• _GIVEN TASK_:
In the entries below, the lines from the one with "What three.js and" through the one with "wasm.setup();" are to be copied exactly; both ends count.

CAD and scene scripts

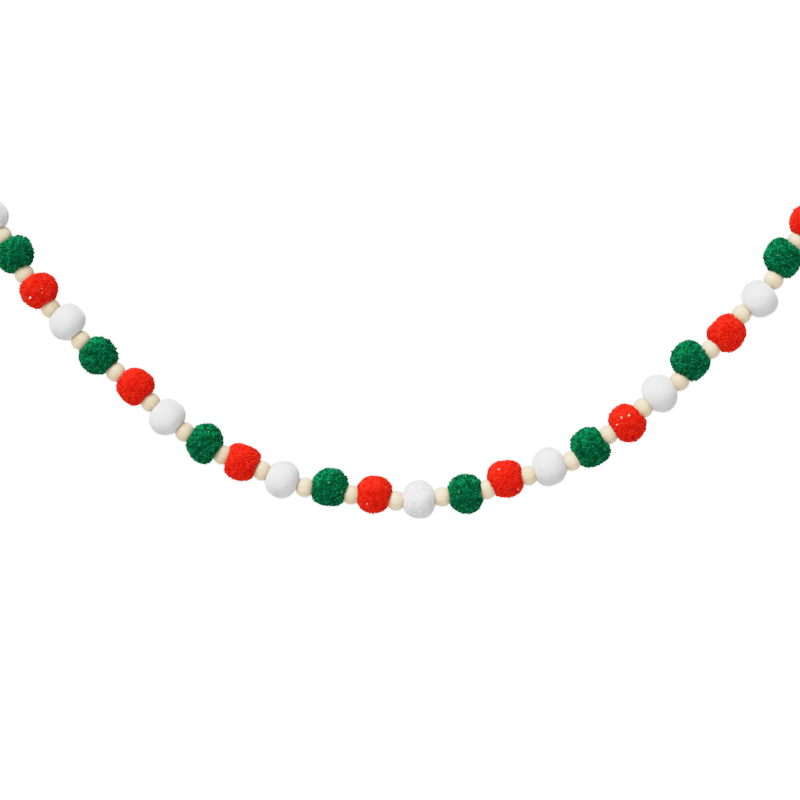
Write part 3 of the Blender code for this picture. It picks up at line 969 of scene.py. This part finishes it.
def pile_material(name, look):
    """Pile of one colour: lighter and darker fibres, painted shade toward the roots (painted light on
    white pile), light flecks.
    """
    nodes = Nodes(name)
    tuft = nodes.attribute("tuft")
    parts = nodes.tree.nodes.new("ShaderNodeSeparateColor")
    nodes.join(tuft.outputs["Color"], parts.inputs["Color"])
    colour = nodes.ramp(parts.outputs["Red"], ((0.1, look.dark), (0.5, look.base), (0.9, look.light)))
    # Painted shade toward the fibres' roots; on white pile, painted light there
    painted_root_shading = nodes.mix("RGBA", 1.0, colour, look.root, "MULTIPLY")
    colour = nodes.mix("RGBA", parts.outputs["Blue"], painted_root_shading, colour)
    colour = nodes.mix("RGBA", tuft.outputs["Alpha"], colour, look.fleck)
    place = nodes.tree.nodes.new("ShaderNodeTexCoord").outputs["Object"]
    fine = nodes.noise(place, scale=5200.0, detail=1.0)
    nodes.bump(fine, strength=0.2, distance=0.00006)
    rough = nodes.mix("FLOAT", parts.outputs["Green"], *PILE_ROUGH)
    return nodes.finish(colour, rough, look.specular, look.sheen)


def wood_material():
    """Pale turned wood: fine fibres and faint year rings along the bore, a few pores."""
    nodes = Nodes("bead_wood")
    grain = nodes.attribute("grain")
    stretch = nodes.tree.nodes.new("ShaderNodeVectorMath")
    stretch.operation = "MULTIPLY"
    stretch.inputs[1].default_value = WOOD_STRETCH
    nodes.join(grain.outputs["Vector"], stretch.inputs[0])
    along = stretch.outputs[0]
    rings = nodes.noise(along, scale=0.55, detail=3.0, roughness=0.6)
    fibres = nodes.noise(along, scale=5.0, detail=3.0, roughness=0.7)
    pores = nodes.noise(along, scale=3.4, detail=1.0)
    colour = nodes.ramp(rings, ((0.35, WOOD_DARK), (0.5, WOOD_BASE), (0.68, WOOD_LIGHT)))
    lines = nodes.ramp(fibres, WOOD_LINES)
    colour = nodes.mix("RGBA", LINES_SHARE, colour, lines, "MULTIPLY")
    tone = nodes.ramp(grain.outputs["Alpha"], BEAD_TONES)
    colour = nodes.mix("RGBA", 1.0, colour, tone, "MULTIPLY")
    dots = nodes.ramp(pores, WOOD_PORES)
    colour = nodes.mix("RGBA", PORES_SHARE, colour, dots, "MULTIPLY")
    nodes.bump(fibres, strength=0.35, distance=0.00005)
    return nodes.finish(colour, nodes.mix("FLOAT", fibres, *WOOD_ROUGH), specular=0.40)


def string_material():
    """Natural cotton: fine fibres along each ply, and painted shade, darker in the grooves where two
    plies meet.
    """
    nodes = Nodes("string")
    lay = nodes.attribute("lay")
    parts = nodes.tree.nodes.new("ShaderNodeSeparateColor")
    nodes.join(lay.outputs["Color"], parts.inputs["Color"])
    stretch = nodes.tree.nodes.new("ShaderNodeVectorMath")
    stretch.operation = "MULTIPLY"
    stretch.inputs[1].default_value = STRING_STRETCH
    nodes.join(lay.outputs["Vector"], stretch.inputs[0])
    fibres = nodes.noise(stretch.outputs[0], scale=1.0, detail=3.0, roughness=0.65)
    colour = nodes.ramp(fibres, ((0.25, STRING_DARK), (0.5, STRING_BASE), (0.75, STRING_LIGHT)))
    # Painted shade in the grooves between the plies
    depth = nodes.ramp(parts.outputs["Blue"], PLY_GROOVE_SHADE)
    colour = nodes.mix("RGBA", 1.0, colour, depth, "MULTIPLY")
    nodes.bump(fibres, strength=0.5, distance=0.00006)
    rough = nodes.mix("FLOAT", fibres, *STRING_ROUGH)
    return nodes.finish(colour, rough, specular=0.2, sheen=0.15)


def make_garland():
    """Every piece in its place along the string."""
    centres, beads = thread()
    materials = {colour: pile_material(f"pile_{colour}", look) for colour, look in PILE_LOOKS.items()}
    ball = ball_points(CORE_LEVELS)
    stops = [(LEFT_KNOT, KNOT_REACH)] + [(bead[0], BEAD_RADIUS) for bead in beads]
    stops.append((RIGHT_KNOT, KNOT_REACH))
    for number, centre in enumerate(centres, start=1):
        sides = stops[number - 1:number + 1]
        neighbours = [(middle - centre, size + SEAT_CLEARANCE) for middle, size in sides]
        make_pompom(number, centre, neighbours, ball, materials[POMPOMS[number - 1][0]])
    wood = wood_material()
    for number, (middle, axis) in enumerate(beads, start=1):
        make_bead(number, middle, axis, wood)
    cotton = string_material()
    left_way, right_way = unit(LEFT_KNOT - centres[0]), unit(RIGHT_KNOT - centres[-1])
    loops = [
        make_loop("left", LEFT_KNOT, left_way, cotton),
        make_loop("right", RIGHT_KNOT, right_way, cotton),
    ]
    make_string(centres, beads, left_way, right_way, cotton)


make_camera()
make_tones()
make_floor()
make_room()
make_lamp()
make_garland()
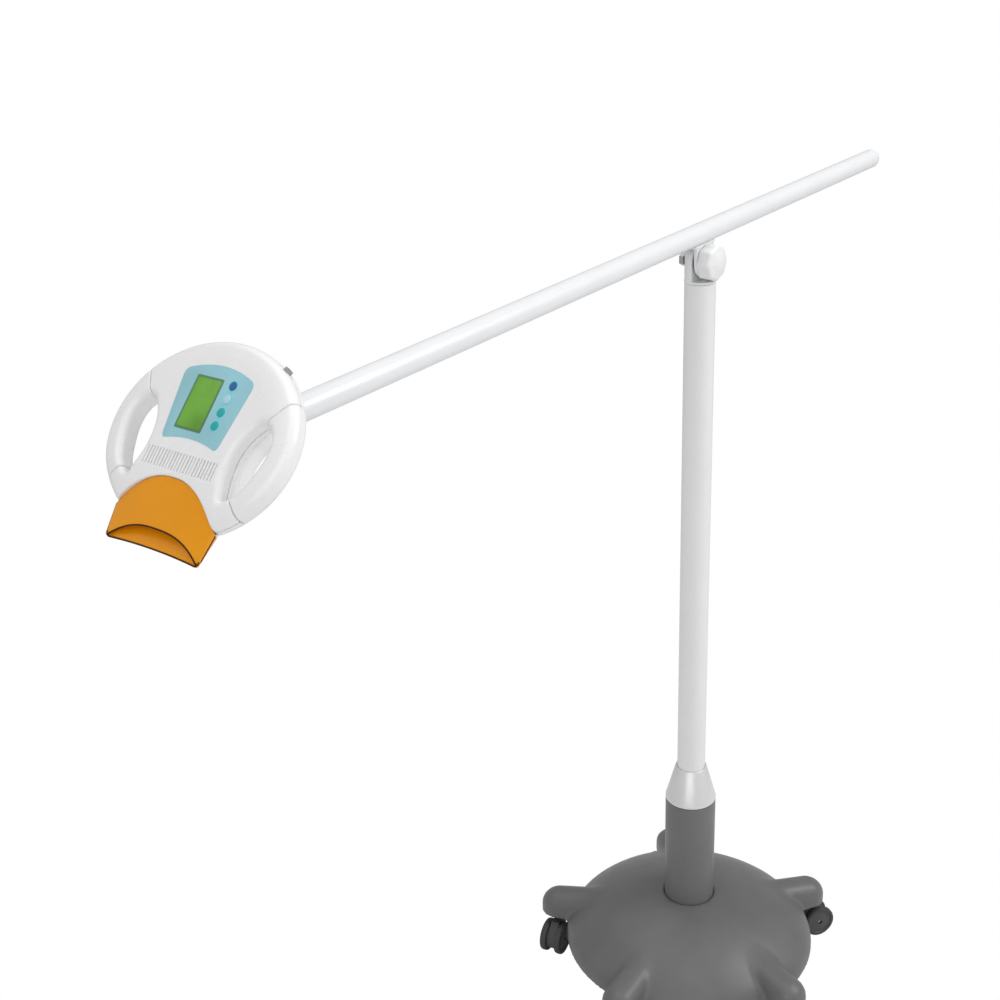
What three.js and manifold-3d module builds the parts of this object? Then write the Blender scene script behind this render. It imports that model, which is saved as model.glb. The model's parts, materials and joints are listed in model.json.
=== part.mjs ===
// Teeth whitening lamp: a tilting lamp head on a long balanced arm, on a post with a five-caster base.
// Millimetres, +Z up. The post stands on the floor plane, the arm lies along X and the lamp head is at -X.
import * as THREE from "three";
import { mergeVertices } from "three/addons/utils/BufferGeometryUtils.js";
import Module from "manifold-3d";

const wasm = await Module();
wasm.setup();

// Clearances shared by all pieces
const fit = {
  gap: 0.3,
  running: 0.15,
  overrun: 2,
  mergeTolerance: 0.001,
};

// Straight facets round a full turn, and steps along a curve
const facets = {
  bolt: 6,
  pillar: 10,
  pin: 12,
  rod: 16,
  sleeve: 20,
  tube: 24,
  channel: 28,
  plate: 30,
  dome: 40,
  capSteps: 3,
  hoodSteps: 3,
  forkSteps: 5,
  crownSteps: 10,
  sideSteps: 11,
  gapSteps: 18,
  ringSteps: 34,
};

// Base: cover with five hoods over a steel star plate
const base = {
  legCount: 5,
  firstLegTurn: THREE.MathUtils.degToRad(183),
  coverRadius: 176.7,
  coverWall: 3,
  rimHeight: 55,
  domeHeight: 133,
  hoodLength: 220,
  hoodStart: 92,
  hoodHalfWidth: 24,
  hoodHeight: 94,
  hoodSideHeight: 74,
  hoodRimHeight: 61,
  hoodSlopeShare: 0.13,
  stemCircle: 193,
  plateHeight: 62,
  plateThickness: 6,
  plateRadius: 150,
  legHalfWidth: 15,
  legRoundShare: 0.8,
  ballastRadius: 142,
  ballastThickness: 11.7,
};

// Section of the cover from its rim up to the socket, as shares of its radius and of its rise
const domeShares = [
  [1, 0.02], [0.996, 0.13], [0.966, 0.263], [0.898, 0.414],
  [0.767, 0.62], [0.597, 0.8], [0.398, 0.933], [0.205, 1],
];

// Caster: stem and fork in one casting, two wheels on an axle
const caster = {
  wheelRadius: 24,
  wheelWidth: 10,
  treadEdge: 2.5,
  forkHalfWidth: 6,
  trail: 18,
  axleRadius: 3,
  axleInset: 2.5,
  stemRadius: 5,
  bossRadius: 9,
  forkLeanShare: 0.7,
  forkDropShare: 0.5,
  turns: [205, 150, 0, 30, 80].map(THREE.MathUtils.degToRad),
};

// Socket that stands on the star plate and holds the post
const socket = {
  radius: 34.7,
  wall: 3,
  floorThickness: 10,
  topHeight: 292,
  boltRadius: 6,
  boltHeadRadius: 10,
  boltHeadThickness: 5,
  bushLength: 60,
  collarHeight: 52,
  collarTopRadius: 21.6,
  collarLip: 3,
};

// Post tube and its turning head
const post = {
  radius: 19.05,
  wall: 1.5,
  seamDrop: 60,
  spigotLength: 60,
  neckHeight: 2.2,
};

// Arm and the tilt joint under it
const arm = {
  radius: 12.7,
  wall: 1.5,
  axisHeight: 1089,
  rise: THREE.MathUtils.degToRad(1.72),
  rearReach: 462,
  frontReach: 690,
  capLength: 8,
  capSkirt: 15,
  pipRadius: 3,
  pipLength: 1.6,
  weightLength: 200,
  bushLength: 40,
  capRoundShare: 0.6,
};

const tilt = {
  pivotDrop: 34,
  tongueRadius: 17.5,
  earRadius: 19.05,
  halfWidth: 19.05,
  discRadius: 15,
  discThickness: 3,
  earThickness: 5,
  boltRadius: 5,
  boltHeadRadius: 9,
  boltHeadThickness: 6,
  saddleHalfLength: 23,
  saddleFloor: 1.8,
};

const knob = {
  radius: 22.5,
  lobeDepth: 1.8,
  lobeCount: 8,
  lobeSteps: 4,
  thickness: 22,
  crown: 6,
  crownRiseShare: 0.6,
  boreDepth: 12,
};

// Joint between the arm and the lamp head
const wrist = {
  pivotLead: 32,
  collarThickness: 7,
  spigotRadius: 8,
  spigotLength: 34,
  eyeRadius: 11,
  eyeHalfWidth: 6,
  cheekThickness: 5,
  pinRadius: 4,
  pinHead: 3,
  pinHeadRadius: 7,
  lockRadius: 14,
  lockThickness: 12,
  lockBore: 8,
  plateHalfLength: 22,
  plateHalfWidth: 16,
  plateThickness: 3,
  tongueShare: 0.8,
};

// Lamp head, in its own frame: +X towards the nose, +Y to the operator's right, +Z out of the panel
const head = {
  noseDown: THREE.MathUtils.degToRad(48),
  pivotX: -12.7,
  pivotDepth: 67.2,
  ringCentre: 25.4,
  ringHalfWidth: 103.5,
  ringHalfLength: 86.5,
  ringDepth: 22,
  ringRound: 6,
  frontX: 98,
  bellyDepth: 46,
  bellyTop: 10,
  bellyRound: 14,
  seamDepth: 12.5,
  wall: 2.8,
  noseSlopeStart: 58,
  noseBottomDepth: 26,
  noseTopDepth: 5,
  bellyBendShare: 0.3,
  wedgeReachShare: 1.4,
};

// Gap between handle and body, as shares of the ring's half width and half length about its centre
const gapShares = [
  [0.575, -0.2], [0.505, -0.06], [0.475, 0.1], [0.48, 0.26], [0.515, 0.42], [0.56, 0.53],
  [0.69, 0.4], [0.765, 0.2], [0.8, 0.0], [0.775, -0.16], [0.7, -0.255], [0.63, -0.26],
];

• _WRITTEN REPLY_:
What three.js and manifold-3d module builds the parts of this object? Then write the Blender scene script behind this render. It imports that model, which is saved as model.glb. The model's parts, materials and joints are listed in model.json.
=== part.mjs ===
// Teeth whitening lamp: a tilting lamp head on a long balanced arm, on a post with a five-caster base.
// Millimetres, +Z up. The post stands on the floor plane, the arm lies along X and the lamp head is at -X.
import * as THREE from "three";
import { mergeVertices } from "three/addons/utils/BufferGeometryUtils.js";
import Module from "manifold-3d";

const wasm = await Module();
wasm.setup();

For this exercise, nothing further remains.